For full-year 2025, management maintained a cautious stance, emphasizing:

  • Front-loaded dry docking and retrofit activity to position for a stronger H2, assuming typical seasonal rate patterns.
  • Ongoing buyback focus as long as shares trade below NAV and liquidity remains ample.

Management highlighted that regulatory developments and global macro factors could provide upside optionality, but the base case remains for a moderate market with limited near-term rate upside.

Takeaways

  • Synergy and Cost Leadership: SBLK’s rapid integration and cost discipline have created a structurally advantaged platform, supporting cash flow even in a soft market.
  • Fleet Modernization and Buyback Arbitrage: Active portfolio management and disciplined capital allocation are enhancing per-share value and positioning the fleet for regulatory change.
  • Optionality from Regulation and Trade Flows: Investors should watch for acceleration in scrapping, environmental credit monetization, and any inflection in global trade patterns that could shift the rate environment or asset values.

Conclusion

Star Bulk Carriers’ Q1 2025 underscores a company leveraging scale, cost leadership, and disciplined capital allocation to navigate a transitional market.
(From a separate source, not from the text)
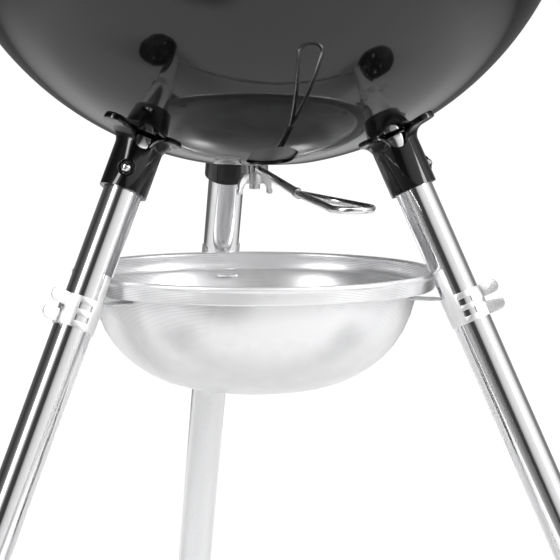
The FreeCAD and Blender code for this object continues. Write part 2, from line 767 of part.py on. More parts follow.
def wing_nut():
    body = pipe(WING_NUT_R, SHAFT_R, NUT_LOW, EYE_LOW)
    pieces = [body]
    for side in (0, 180):
        inner = WING_NUT_R - 1.5
        face = outline(
            (inner, NUT_LOW + 1),
            ((inner + 5, NUT_LOW - 1), (WING_REACH - 3, NUT_LOW - WING_H + 6)),
            ((WING_REACH, NUT_LOW - WING_H + 5), (WING_REACH, NUT_LOW - WING_H + 9)),
            ((inner + 7, EYE_LOW - 3), (inner, EYE_LOW - 1)),
        )
        wing = face.extrude(vec(0, WING_T, 0))
        wing.translate(vec(0, -WING_T / 2, 0))
        pieces.append(spun(wing, side + LEVER_AZIMUTH - 70))
    return joined(pieces)


# ---- lid ----
def lid():
    """Domed lid: the step and skirt outside the bowl's rim hang from the dome's edge."""
    inner = LID_SPHERE - LID_WALL
    seat = RIM_Z + 1.0 + LID_SEAT_GAP
    edge_out = sphere_drop(LID_SPHERE, seat + LID_WALL - LID_C)
    edge_in = sphere_drop(inner, seat - LID_C)
    mid_z = (seat + LID_TOP) / 2
    shell = turned(
        outline(
            (0, LID_TOP),
            ((sphere_drop(LID_SPHERE, mid_z - LID_C), mid_z), (edge_out, seat + LID_WALL)),
            (SKIRT_R, seat + LID_WALL),
            (SKIRT_R, seat - LID_SKIRT_H),
            (SKIRT_IN_R, seat - LID_SKIRT_H),
            (SKIRT_IN_R, seat),
            (edge_in, seat),
            ((sphere_drop(inner, mid_z - LID_C), mid_z), (0, LID_TOP - LID_WALL)),
        )
    )
    hem = Part.makeTorus(SKIRT_R - 0.4, 1.4, vec(0, 0, seat - LID_SKIRT_H))
    shell = shell.fuse(hem)
    cuts = []
    for number in range(DAMPER_HOLES):
        place = on_circle(DAMPER_HOLE_PITCH_R, number * 360 / DAMPER_HOLES, -20)
        cuts.append(on_dome(Part.makeCylinder(DAMPER_HOLE_R, 40, place)))
    cuts.append(on_dome(Part.makeCylinder(RIVET_R, 40, vec(0, 0, -20))))
    for side in (-1, 1):
        cuts.append(Part.makeCylinder(POST_R, 60, vec(side * POST_HALF_SPAN, 0, LID_TOP - 40)))
    return shell.cut(cuts).removeSplitter()


def lid_damper():
    """Curved disc that follows the lid, with the same holes and a tab to turn it by."""
    centre = vec(0, 0, -LID_SPHERE)
    shell = Part.makeSphere(LID_SPHERE + DAMPER_GAP + DAMPER_T, centre)
    shell = shell.cut(Part.makeSphere(LID_SPHERE + DAMPER_GAP, centre))
    disc = shell.common(Part.makeCylinder(DAMPER_R, 20, vec(0, 0, -10)))
    tab = shell.common(capsule(DAMPER_R - 12, DAMPER_R + DAMPER_TAB_OUT, 14, -10, 10))
    lip = box((DAMPER_R + DAMPER_TAB_OUT - 6, -5, 0), (DAMPER_R + DAMPER_TAB_OUT - 4.6, 5, 9))
    lip.translate(vec(0, 0, -2.0))
    plate = joined([disc, tab, lip.cut(Part.makeSphere(LID_SPHERE + DAMPER_GAP, centre))])
    cuts = [Part.makeCylinder(RIVET_R + SHAFT_GAP, 40, vec(0, 0, -20))]
    for number in range(DAMPER_HOLES):
        place = on_circle(DAMPER_HOLE_PITCH_R, number * 360 / DAMPER_HOLES, -20)
        cuts.append(Part.makeCylinder(DAMPER_HOLE_R, 40, place))
    return on_dome(spun(plate.cut(cuts), 45))


def lid_damper_rivet():
    low = -LID_WALL - 1.5
    stack = DAMPER_GAP + DAMPER_T
    top = outline(
        (0, stack + 0.3),
        (RIVET_HEAD_R, stack + 0.3),
        to_apex(RIVET_HEAD_R, stack + 0.3, stack + 3.0),
    )
    stem = Part.makeCylinder(RIVET_R, stack + 0.3 - low, vec(0, 0, low))
    tail = Part.makeCylinder(RIVET_HEAD_R - 1, 1.5, vec(0, 0, low - 0.3))
    tail = tail.common(Part.makeSphere(LID_SPHERE - LID_WALL, vec(0, 0, -LID_SPHERE)))
    return on_dome(joined([turned(top), stem, tail]))


GRIP_Z = LID_TOP + HANDLE_RISE
SHIELD_Z = LID_TOP + SHIELD_RISE
COLLAR_R = POST_R + COLLAR_T
COLLAR_TOP = GRIP_Z - GRIP_R * 0.8


def lid_handle_grip():
    """Moulded bar with full ends and a slightly waisted middle."""
    end = GRIP_HALF
    face = outline(
        (0, -end),
        from_apex(GRIP_R, GRIP_END_L - end, -end),
        ((GRIP_R * 0.86, 0), (GRIP_R, end - GRIP_END_L)),
        to_apex(GRIP_R, end - GRIP_END_L, end),
    )
    grip = turned(face)
    grip.rotate(HOME, vec(0, 1, 0), 90)
    grip.translate(vec(0, 0, GRIP_Z))
    cuts = []
    for side in (-1, 1):
        x = side * POST_HALF_SPAN
        cuts.append(rod(POST_R, vec(x, 0, SHIELD_Z), vec(x, 0, GRIP_Z)))
        cuts.append(rod(COLLAR_R, vec(x, 0, SHIELD_Z), vec(x, 0, COLLAR_TOP)))
    return grip.cut(cuts)


def lid_handle_posts():
    """Two posts with wide collars that carry the shield and the grip."""
    posts = []
    for side in (-1, 1):
        x = side * POST_HALF_SPAN
        stem = rod(POST_R - 0.02, vec(x, 0, dome_z(POST_HALF_SPAN) - POST_END), vec(x, 0, GRIP_Z))
        collar_low = dome_z(POST_HALF_SPAN + COLLAR_R) + COLLAR_RISE
        lower = rod(COLLAR_R, vec(x, 0, collar_low), vec(x, 0, SHIELD_Z))
        upper = rod(COLLAR_R, vec(x, 0, SHIELD_Z + SHIELD_T), vec(x, 0, COLLAR_TOP))
        posts.append(joined([stem, lower, upper]))
    return posts


def dome_z(reach):
    return LID_C + sphere_drop(LID_SPHERE, reach)


def lid_heat_shield():
    """Arched plate between the lid and the grip."""
    plate = box((-SHIELD_HALF, -SHIELD_W / 2, 0), (SHIELD_HALF, SHIELD_W / 2, SHIELD_T))
    pieces = [plate]
    for side in (-1, 1):
        edge = side * (SHIELD_W / 2 - SHIELD_T / 2)
        lip = box((-SHIELD_HALF, edge - SHIELD_T / 2, -6), (SHIELD_HALF, edge + SHIELD_T / 2, SHIELD_T))
        pieces.append(lip)
    shield = joined(pieces)
    shield.translate(vec(0, 0, SHIELD_Z))
    cuts = []
    for side in (-1, 1):
        cuts.append(Part.makeCylinder(POST_R, 20, vec(side * POST_HALF_SPAN, 0, SHIELD_Z - 10)))
    return shield.cut(cuts)


def lid_handle_nuts():
    """Nuts on the posts' ends, inside the lid."""
    nuts = []
    inner = dome_z(POST_HALF_SPAN) - LID_WALL - 2.5
    for side in (-1, 1):
        x = side * POST_HALF_SPAN
        hexagon = [on_circle(BOLT_HEAD_R, turn) for turn in range(0, 361, 60)]
        solid = Part.Face(Part.makePolygon(hexagon)).extrude(vec(0, 0, BOLT_HEAD_T))
        solid = solid.cut(Part.makeCylinder(POST_R, 20, vec(0, 0, -5)))
        solid.translate(vec(x, 0, inner - BOLT_HEAD_T))
        nuts.append(solid)
    return nuts


# ---- bowl side handles ----
SIDE_Z = RIM_Z - SIDE_DROP
SIDE_WALL_X = sphere_drop(BOWL_R, BOWL_C - SIDE_Z)


def side_handle(side):
    """Bent rod welded to the bowl, drawn on +X."""
    foot_x = math.sqrt(SIDE_WALL_X**2 - SIDE_HALF**2)
    out_x = SIDE_WALL_X + SIDE_OUT
    grip_z = SIDE_Z + SIDE_RISE
    points = [
        vec(foot_x - 3, -SIDE_HALF, SIDE_Z),
        vec(out_x, -SIDE_HALF, grip_z),
        vec(out_x, SIDE_HALF, grip_z),
        vec(foot_x - 3, SIDE_HALF, SIDE_Z),
    ]
    handle = bent_rod(SIDE_ROD_R, points)
    pads = []
    for end in (-1, 1):
        y = end * SIDE_HALF
        pad_start = vec(foot_x - SIDE_PAD_R, y, SIDE_Z)
        pads.append(rod(SIDE_PAD_R, pad_start, vec(foot_x + SIDE_PAD_OUT, y, SIDE_Z)))
    handle = joined([handle] + pads).cut(bowl_ball())
    return handle if side > 0 else spun(handle, 180)


def side_grip(side):
    out_x = SIDE_WALL_X + SIDE_OUT
    end = SIDE_GRIP_HALF
    face = outline(
        (SIDE_ROD_R, -end),
        (SIDE_GRIP_R - 2, -end),
        ((SIDE_GRIP_R, 0), (SIDE_GRIP_R - 2, end)),
        (SIDE_ROD_R, end),
    )
    grip = turned(face)
    grip.rotate(HOME, vec(1, 0, 0), 90)
    grip.translate(vec(out_x, 0, SIDE_Z + SIDE_RISE))
    return grip if side > 0 else spun(grip, 180)


# ---- grates ----
def grate(ring_radius, ring_wire, rod_wire, pitch, z):
    """Ring with parallel rods and two cross rods, all in one plane."""
    pieces = [Part.makeTorus(ring_radius, ring_wire, vec(0, 0, z))]
    count = int((ring_radius - pitch / 2) / pitch)
    for number in range(-count, count + 1):
        y = number * pitch
        half = math.sqrt(ring_radius**2 - y**2)
        pieces.append(rod(rod_wire, vec(-half, y, z), vec(half, y, z)))
    for x in (-ring_radius / 2, ring_radius / 2):
        half = math.sqrt(ring_radius**2 - x**2)
        pieces.append(rod(rod_wire, vec(x, -half, z), vec(x, half, z)))
    return joined(pieces)


def ring_inside(z, wire, gap):
    """Centreline radius of a wire ring that clears the bowl's wall by a gap."""
    return sphere_drop(BOWL_IN_R - wire - gap, BOWL_C - z)


COOK_Z = RIM_Z - COOK_DROP
COAL_Z = RIM_Z - COAL_DROP
COOK_R = ring_inside(COOK_Z, COOK_RING_R, COOK_GAP)
COAL_R = ring_inside(COAL_Z, COAL_RING_R, COAL_GAP)


def grate_brackets():
    """Four welded brackets with a ledge under the cooking grate."""
    top = COOK_Z - COOK_RING_R - REST_GAP
    wall = bowl_inside(top)
    inner_ball = Part.makeSphere(BOWL_IN_R, vec(0, 0, BOWL_C))
    brackets = []
    for azimuth in BRACKET_AZIMUTHS:
        outer_corner = (wall + BRACKET_W / 2, BRACKET_W / 2, top)
        ledge = box((wall - BRACKET_LEDGE, -BRACKET_W / 2, top - BRACKET_T), outer_corner)
        skin = Part.makeSphere(BOWL_IN_R - BRACKET_T, vec(0, 0, BOWL_C))
        strap = box((wall - 2 * BRACKET_H, -BRACKET_W / 2, top - BRACKET_H), outer_corner)
        strap = strap.cut(skin)
        bracket = joined([ledge, strap]).common(inner_ball)
        brackets.append(spun(bracket, azimuth))
    return brackets


# ---- placing and saving ----
REAR_Y = leg_radius(0.0) + TUBE_R + FOOT_CAP_T + 4
FRONT_Y = SKIRT_R + 1.0
KETTLE_Y = (FRONT_Y - REAR_Y) / 2


def save(name, shapes):
    """Write one node, moved so that the origin is the middle of the footprint."""
    solids = shapes if isinstance(shapes, list) else [shapes]
    body = solids[0] if len(solids) == 1 else Part.makeCompound(solids)
    body = body.copy()
    body.translate(vec(0, KETTLE_Y, 0))
    if len(body.Solids) == 1:
        body = body.Solids[0]
    body.exportStep(os.path.join("parts", name + ".step"))
    print(name, len(body.Solids), body.isValid(), round(body.Volume))


def main():
    os.makedirs("parts", exist_ok=True)
    save("bowl", bowl())
    for name, azimuth in LEG_AZIMUTHS.items():
        save("leg_socket_" + name, socket(azimuth))
        save("snap_button_" + name, snap_button(azimuth))
        save("button_spring_" + name, button_spring(azimuth))
        save("pan_clip_" + name, pan_clip(azimuth))
    save("leg_rear", leg_tube(LEG_AZIMUTHS["rear"], rear_end_z()))
    save("foot_cap", foot_cap())
    for name, side in (("left", -1), ("right", 1)):
        azimuth = LEG_AZIMUTHS[name]
        save("leg_" + name, axle_cut(leg_tube(azimuth, LEG_END_Z)))
        save("leg_plug_" + name, leg_plug(azimuth))
        save("tyre_" + name, tyre(side))
        save("wheel_" + name, wheel(side))
        save("hub_cap_" + name, hub_cap(side))
        save("bowl_handle_" + name, side_handle(side))
        save("bowl_handle_grip_" + name, side_grip(side))
    save("axle", axle())
    save("ash_pan", ash_pan())
    save("vent_blades", vent_blades())
    save("vent_shaft", vent_shaft())
    save("pivot_washer", pivot_washer())
    save("vent_lever", vent_lever())
    save("wing_nut", wing_nut())
    save("lid", lid())
    save("lid_damper", lid_damper())
    save("lid_damper_rivet", lid_damper_rivet())
    save("lid_handle_grip", lid_handle_grip())
    save("lid_handle_posts", lid_handle_posts())
    save("lid_heat_shield", lid_heat_shield())
    save("lid_handle_nuts", lid_handle_nuts())
    save("cooking_grate", grate(COOK_R, COOK_RING_R, COOK_ROD_R, COOK_PITCH, COOK_Z))
    save("charcoal_grate", grate(COAL_R, COAL_RING_R, COAL_ROD_R, COAL_PITCH, COAL_Z))
    save("grate_brackets", grate_brackets())


main()
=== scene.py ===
import json
import math

import bmesh
import bpy
from mathutils import Matrix, Vector


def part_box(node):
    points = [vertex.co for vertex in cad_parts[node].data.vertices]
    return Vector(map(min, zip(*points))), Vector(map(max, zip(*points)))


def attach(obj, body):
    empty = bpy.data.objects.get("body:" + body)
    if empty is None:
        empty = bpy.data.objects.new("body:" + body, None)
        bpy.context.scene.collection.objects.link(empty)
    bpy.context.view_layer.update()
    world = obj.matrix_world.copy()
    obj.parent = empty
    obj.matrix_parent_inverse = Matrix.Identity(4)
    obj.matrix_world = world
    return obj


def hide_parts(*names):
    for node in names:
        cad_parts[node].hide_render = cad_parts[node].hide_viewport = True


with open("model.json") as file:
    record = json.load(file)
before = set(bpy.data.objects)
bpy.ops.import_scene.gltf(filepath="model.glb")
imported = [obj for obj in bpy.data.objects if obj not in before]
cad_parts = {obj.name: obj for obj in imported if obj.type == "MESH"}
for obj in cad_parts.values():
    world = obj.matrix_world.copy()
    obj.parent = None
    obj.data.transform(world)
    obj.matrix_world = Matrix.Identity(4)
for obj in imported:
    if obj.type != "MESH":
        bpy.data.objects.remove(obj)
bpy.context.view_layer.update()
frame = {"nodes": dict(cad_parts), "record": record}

MM = 0.001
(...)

While near-term dry bulk fundamentals remain tepid, SBLK’s proactive buyback strategy, regulatory readiness, and fleet renewal provide both resilience and upside optionality for investors.

Industry Read-Through

SBLK’s experience offers important signals for the broader dry bulk and shipping sector. The rapid capture of post-merger synergies highlights the value of scale and integration in a commoditized, rate-sensitive market. Fleet renewal and energy-saving retrofits are increasingly non-negotiable as the IMO’s net zero framework approaches, suggesting a bifurcation between compliant and non-compliant operators. Capital allocation discipline—specifically, recycling asset sales into buybacks at a NAV discount—emerges as a key lever for value creation amid market uncertainty. As regulatory costs and environmental standards tighten, operators with modern fleets and strong balance sheets will be best positioned to weather volatility and capitalize on any market inflection.